Let's load the test dataset from Blue-Yonder-OSS

In [3]:
import urllib.request

urllib.request.urlretrieve(
    "https://raw.githubusercontent.com/Blue-Yonder-OSS/cyclic-boosting/main/tests/integration_test_data.csv",
    "data.csv",
)

path = "./data.csv"
df = pd.read_csv(path)

In [None]:
df.head()

# Prepare Data

The variable LAMBDA is potential demand and is normally unobtainable data, therefore it should be deleted.

Categorical variables must be converted to int type and continuous variables to float type.

In [5]:
def drop_LAMBDA(df):
    df = df.drop(columns="LAMBDA")
    return df


def convert_datatype(df, col):
    if df[col].dtype == np.float64:
        df = df.astype({col: np.int64})
    elif df[col].dtype == np.int64:
        df = df.astype({col: np.float64})
    return df


df = drop_LAMBDA(df)
df = convert_datatype(df, col="SCHOOL_HOLIDAY")
df.to_csv("./data_exam.csv", index=False)
df_train, df_test = train_test_split(df, test_size=0.3, shuffle=False)

In [None]:
df_train.head()

# Automated Machine Learning with Tornado
With tornado, you can automatically perform data preparation, feature property setting, hyperparameter tuning, model building, training, evaluation, and plotting! (but, It might take a few minutes.

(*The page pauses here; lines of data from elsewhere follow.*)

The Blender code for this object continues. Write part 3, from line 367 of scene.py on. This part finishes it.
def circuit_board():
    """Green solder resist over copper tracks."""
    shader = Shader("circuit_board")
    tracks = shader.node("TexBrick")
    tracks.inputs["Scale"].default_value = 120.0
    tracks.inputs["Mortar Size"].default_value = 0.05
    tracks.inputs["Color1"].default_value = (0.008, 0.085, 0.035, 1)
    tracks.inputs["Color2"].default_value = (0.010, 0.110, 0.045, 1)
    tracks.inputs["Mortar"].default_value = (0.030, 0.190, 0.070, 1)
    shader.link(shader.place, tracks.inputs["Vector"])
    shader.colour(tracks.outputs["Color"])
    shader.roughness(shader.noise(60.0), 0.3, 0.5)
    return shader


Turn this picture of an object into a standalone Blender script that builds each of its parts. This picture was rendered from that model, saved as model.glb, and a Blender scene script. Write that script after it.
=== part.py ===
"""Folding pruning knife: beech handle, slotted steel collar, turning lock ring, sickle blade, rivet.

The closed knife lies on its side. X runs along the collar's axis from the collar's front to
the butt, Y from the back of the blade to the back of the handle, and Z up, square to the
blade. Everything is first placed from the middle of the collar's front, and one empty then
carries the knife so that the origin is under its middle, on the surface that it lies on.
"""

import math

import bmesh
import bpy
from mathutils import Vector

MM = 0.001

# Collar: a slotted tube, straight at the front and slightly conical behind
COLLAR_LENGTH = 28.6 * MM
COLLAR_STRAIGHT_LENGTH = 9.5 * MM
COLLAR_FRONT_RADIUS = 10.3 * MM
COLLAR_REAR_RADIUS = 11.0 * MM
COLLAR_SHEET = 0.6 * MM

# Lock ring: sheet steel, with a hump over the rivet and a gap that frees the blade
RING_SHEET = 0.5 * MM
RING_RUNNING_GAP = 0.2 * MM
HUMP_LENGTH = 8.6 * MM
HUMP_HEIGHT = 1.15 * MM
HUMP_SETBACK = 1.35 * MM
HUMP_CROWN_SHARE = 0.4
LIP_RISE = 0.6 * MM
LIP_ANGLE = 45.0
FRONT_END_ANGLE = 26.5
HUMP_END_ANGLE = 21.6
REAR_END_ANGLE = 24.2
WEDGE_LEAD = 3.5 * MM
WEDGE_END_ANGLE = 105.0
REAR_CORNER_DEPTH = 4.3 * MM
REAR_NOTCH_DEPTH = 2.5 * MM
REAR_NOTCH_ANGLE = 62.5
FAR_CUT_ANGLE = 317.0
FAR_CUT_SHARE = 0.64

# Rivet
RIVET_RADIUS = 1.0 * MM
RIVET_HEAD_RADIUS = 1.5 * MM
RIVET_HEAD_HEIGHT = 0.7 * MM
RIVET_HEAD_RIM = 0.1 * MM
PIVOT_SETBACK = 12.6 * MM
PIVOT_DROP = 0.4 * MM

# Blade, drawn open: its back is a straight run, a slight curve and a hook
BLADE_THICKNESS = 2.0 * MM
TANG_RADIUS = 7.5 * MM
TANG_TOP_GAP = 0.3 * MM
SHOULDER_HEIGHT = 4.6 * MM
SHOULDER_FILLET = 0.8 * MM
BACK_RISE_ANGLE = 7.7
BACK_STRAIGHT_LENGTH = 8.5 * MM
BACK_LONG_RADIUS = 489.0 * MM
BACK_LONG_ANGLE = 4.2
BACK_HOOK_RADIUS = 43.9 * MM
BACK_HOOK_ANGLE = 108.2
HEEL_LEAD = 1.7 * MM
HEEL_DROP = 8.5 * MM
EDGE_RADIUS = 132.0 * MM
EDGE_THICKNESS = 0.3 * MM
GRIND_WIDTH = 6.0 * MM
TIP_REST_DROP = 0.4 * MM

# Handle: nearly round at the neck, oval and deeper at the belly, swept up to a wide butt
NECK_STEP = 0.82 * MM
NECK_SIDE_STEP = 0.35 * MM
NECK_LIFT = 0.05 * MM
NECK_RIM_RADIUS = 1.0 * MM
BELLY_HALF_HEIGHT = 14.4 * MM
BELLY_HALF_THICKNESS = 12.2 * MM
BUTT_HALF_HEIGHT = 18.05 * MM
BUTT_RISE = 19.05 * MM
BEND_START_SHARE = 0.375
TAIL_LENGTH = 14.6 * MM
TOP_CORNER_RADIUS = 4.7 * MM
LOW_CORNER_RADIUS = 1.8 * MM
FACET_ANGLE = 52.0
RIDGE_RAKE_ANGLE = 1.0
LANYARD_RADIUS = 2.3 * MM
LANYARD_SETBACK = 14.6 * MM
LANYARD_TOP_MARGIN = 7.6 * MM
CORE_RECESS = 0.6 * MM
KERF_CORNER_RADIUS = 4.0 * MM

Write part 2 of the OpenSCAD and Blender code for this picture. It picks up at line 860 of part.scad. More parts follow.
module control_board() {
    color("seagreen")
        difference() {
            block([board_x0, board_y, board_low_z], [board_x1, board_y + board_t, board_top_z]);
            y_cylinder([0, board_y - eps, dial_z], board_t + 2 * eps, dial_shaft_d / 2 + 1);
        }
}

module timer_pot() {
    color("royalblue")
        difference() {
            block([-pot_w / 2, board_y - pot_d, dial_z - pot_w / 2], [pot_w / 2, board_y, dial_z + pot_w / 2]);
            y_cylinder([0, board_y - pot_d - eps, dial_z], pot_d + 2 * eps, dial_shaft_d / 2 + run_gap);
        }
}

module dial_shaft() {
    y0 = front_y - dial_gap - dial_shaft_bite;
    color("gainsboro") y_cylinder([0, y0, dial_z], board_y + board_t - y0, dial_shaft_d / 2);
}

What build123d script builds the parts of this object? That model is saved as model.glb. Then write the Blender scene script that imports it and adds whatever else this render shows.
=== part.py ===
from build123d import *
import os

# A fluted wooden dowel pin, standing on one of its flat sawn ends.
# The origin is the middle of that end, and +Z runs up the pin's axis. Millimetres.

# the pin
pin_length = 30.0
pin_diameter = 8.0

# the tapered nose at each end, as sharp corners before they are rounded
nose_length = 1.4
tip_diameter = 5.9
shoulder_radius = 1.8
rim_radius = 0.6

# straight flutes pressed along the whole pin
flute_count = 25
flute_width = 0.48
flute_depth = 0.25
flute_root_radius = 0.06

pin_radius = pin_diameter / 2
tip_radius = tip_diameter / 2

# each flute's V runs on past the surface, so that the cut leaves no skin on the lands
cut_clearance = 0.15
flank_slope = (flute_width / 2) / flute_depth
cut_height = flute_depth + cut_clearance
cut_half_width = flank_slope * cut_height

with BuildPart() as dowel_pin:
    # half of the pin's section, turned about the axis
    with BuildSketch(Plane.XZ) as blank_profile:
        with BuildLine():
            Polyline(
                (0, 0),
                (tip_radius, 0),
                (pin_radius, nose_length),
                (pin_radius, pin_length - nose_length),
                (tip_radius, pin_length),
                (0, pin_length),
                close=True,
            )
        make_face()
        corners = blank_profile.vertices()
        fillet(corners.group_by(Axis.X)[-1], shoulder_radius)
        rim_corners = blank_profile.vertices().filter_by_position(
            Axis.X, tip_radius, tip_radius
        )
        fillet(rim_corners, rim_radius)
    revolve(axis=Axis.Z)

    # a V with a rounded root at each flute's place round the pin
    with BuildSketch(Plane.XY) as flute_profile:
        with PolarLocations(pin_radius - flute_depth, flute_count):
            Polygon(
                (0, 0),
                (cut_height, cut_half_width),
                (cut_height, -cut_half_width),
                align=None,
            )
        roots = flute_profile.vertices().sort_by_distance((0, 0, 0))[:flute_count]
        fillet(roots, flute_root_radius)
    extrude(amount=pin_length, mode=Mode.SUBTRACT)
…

Have a coffee break during execution.)

In [None]:
from cyclic_boosting.tornado import Generator, Manager, Tornado

data_deliverer = Generator.TornadoDataModule(df_train)
manager = Manager.ForwardSelectionManager(is_time_series=True, combination=2, dist="nbinom")
predictor = Tornado.ForwardSelectionModel(data_deliverer, manager)
predictor.fit(target="sales", criterion="COD", verbose=False)

Tornado model is able to point estimation and probability estimation.

In [None]:
# mean point estimation
yhat = predictor.predict(df_test)
print(yhat[0])

# probability estimation with negative binomial distribution
proba = predictor.predict_proba(df_test.head(5), output="pmf")
proba.loc[0, :].plot()